With that said, we agree with the general point of the article. We do our best to suppress documents with sensitive information in them, but we have limited manpower and can only do so much with automated methods. So attorneys are the first and most important line of defense for their clients’ privacy. We urge attorneys to take seriously their obligation to redact documents before submitting them to the courts. And we applaud the judiciary for stepping up enforcement of its redaction rules.
A group of academics has been convened by Public.Resource.Org in order to define recommendations for a proposed federal government site: law.gov. The group will study the feasibility of creating the equivalent of a data.gov for legal materials. The process will define a concrete path forward forward for the government. Specifically, it will deliver:
- Detailed technical specifications for markup, authentication, bulk access, and other aspects of a distributed registry.
- A bill of lading defining which materials should be made available on the system.
- A detailed business plan and budget for the organization in the government running the new system.
- Sample enabling legislation.
- An economic impact statement detailing the effect on federal spending and economic activity.
- Procedures for auditing materials on the system to ensure authenticity.
Ed Felten, Executive Director of Princeton’s Center for Information Technology Policy (which also produced RECAP), is one of the co-conveners.
Last week RECAP’s Steve Schultze and Harlan Yu visited Yale Law School to give a talk sponsored by Yale’s Information Society Project. Yale librarian Jason Eiseman produced a short interview with Steve that he describes as “a little Blair Witch.” Steve talks about the origins of RECAP, discusses some of the current challenge faced by RECAP, and talks briefly about RECAP’s newest sister project, FedThread.
Monday’s Los Angeles Times has a great article talking about the growing movement for government transparency. It focuses on three of our favorite transparency advocates: Ellen Miller, co-founder of the Sunlight Foundation; Josh Tauberer, a regular at CITP conferences, and Carl Malamud, whose non-profit, public.resource.org, is a key RECAP partner.
The article discusses RECAP in some detail, describing it as “a sort of digital Kumbaya.” We’re always happy to have news outlets help spread the word about RECAP, and we’re also glad that the article makes clear that RECAP is part of a broader movement for web-enabled government transparency.

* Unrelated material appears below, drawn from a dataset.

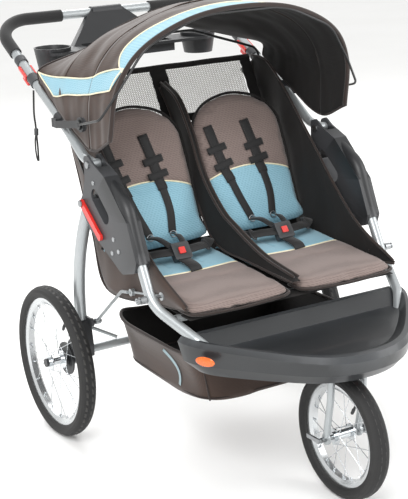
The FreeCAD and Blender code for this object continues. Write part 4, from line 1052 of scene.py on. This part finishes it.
@dataclass
class Seat(SubAssembly):
    """One child's place: its cushion, its reclining back and its five-point harness."""

    side: Side = Side.LEFT
    centre: float = 0.153
    half: float = 0.1405
    back_half: float = 0.137
    back_long: float = 0.366
    strap: float = 0.025

    @property
    def label(self) -> str:
        """The side's name."""
        return self.side.name.lower()

    def x(self, offset: float) -> float:
        """The row frame's X of an offset from the seat's middle."""
        return self.side.value * self.centre + offset

    def on_back(self, offset: float, along: float, lift: float = 0.0) -> Vector:
        """A point on the back's flat front face, or lifted off it."""
        return Vector((self.x(offset), 0, 0)) + BACK_START + BACK_UP * along + BACK_OUT * lift

    def build(self) -> None:
        """Makes the cushion, the back, their piping and binding, and the harness."""
        self.cushion()
        self.back()
        self.harness()

    def cushion(self) -> None:
        """Builds the seat cushion with its cream seam and bound front edge."""
        half, rear, fore = self.half, 0.078, -0.309
        outline = [(half - 0.012, rear), (half - 0.002, rear - 0.02), (half, rear - 0.10), (half, rear - 0.25),
                   (half - 0.002, fore + 0.03), (half - 0.018, fore + 0.006), (half * 0.6, fore + 0.001),
                   (half * 0.2, fore - 0.001)]
        ring = through([(a, b, 0) for a, b in outline] + [(-a, b, 0) for a, b in reversed(outline)], 120, closed=True)
        tilt = math.tan(math.radians(2.5))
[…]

Folks like Carl, Josh, and Ellen have been pushing the envelope on these issues longer than we have.
One minor correction that’s worth noting: the article refers to “the courts’ PACER revenue of $10 million a year.” In reality, the expected revenue for 2009 is $87 million. This and many other details about PACER’s budget can be found in RECAP co-author Steve Schultze’s recently-released paper on the subject.
RECAP has been a subject of discussion in other venues as well. Ars Technica discussed the courts’ reaction to RECAP in its story about the PACER service offering MP3s of court proceedings. And if you happen to be a subscriber to Massachusetts Lawyers Weekly or New Jersey Law Journal, you can see their write-ups of RECAP here and here, respectively.
RECAP co-author Steve Schultze is having a busy month. Last week, he released a new paper called “Electronic Public Access Fees and the United States Federal Courts’ Budget: An Overview.” It provides a comprehensive overview of PACER’s budget. It explains how the courts decide how much to charge for PACER and how the money is spent. It’s an invaluable roadmap for anyone interested in understanding the debate over PACER’s future.
Today, Steve is at the Gov 2.0 Expo giving a talk about RECAP. If you’re at the expo as well, we hope you’re planning to go to the talk, which starts at 10:50. If not, you can see a pre-recorded version of his talk here:
Finally, next week Steve will start his new job as associate director of the Center for Information Technology Policy at Princeton, which is the home of RECAP and its other co-authors. The rest of the RECAP team is excited that we’ll soon have Steve as a colleague as well as a co-author.
Last week we did a round-up of leading technology-focused sites that have covered RECAP. Now, it seems that news of RECAP is spreading beyond the “tech blogosphere,” as more mainstream publications have begun writing about our software. Foreign Policy‘s Evgeny Morozov covered RECAP, calling it “smart and subversive.” On Wednesday NextGov, a National Journal publication widely read within the government IT community, ran a thorough write-up of RECAP by Aliya Sternstein. It included some good background on how RECAP fits into the larger debate about judicial transparency.
Finally, Katherine Mangu-Ward has penned a piece for the Wall Street Journal about RECAP. Katherine calls RECAP “a sleek little add-on” with “a stylish and subversive touch.” She writes:
With the possible exception of the ever-leaky CIA, no aspect of government remains more locked down than the secretive, hierarchical judicial branch. Digital records of court filings, briefs and transcripts sit behind paywalls like Lexis and Westlaw. Legal codes and judicial documents aren’t copyrighted, but governments often cut exclusive distribution deals, rendering other access methods a bit legally questionable. Supreme Court decisions are easy to get, but the briefs and decisions of lower courts can be hard to come by.
Last week, a team from Princeton’s Center for Information Technology Policy took a pot shot at legal secrecy, setting in motion a scheme to filch protected judicial records and make them available for free online. One of the developers, Harvard’s Stephen Schultze, says he went digging for some First Amendment precedent last fall and was shocked by the outdated technology he found. Knowing that “there’s a certain geek cache to openness projects these days,” Mr. Schultze and Princeton computer science grad students Tim Lee and Harlan Yu went straight to work.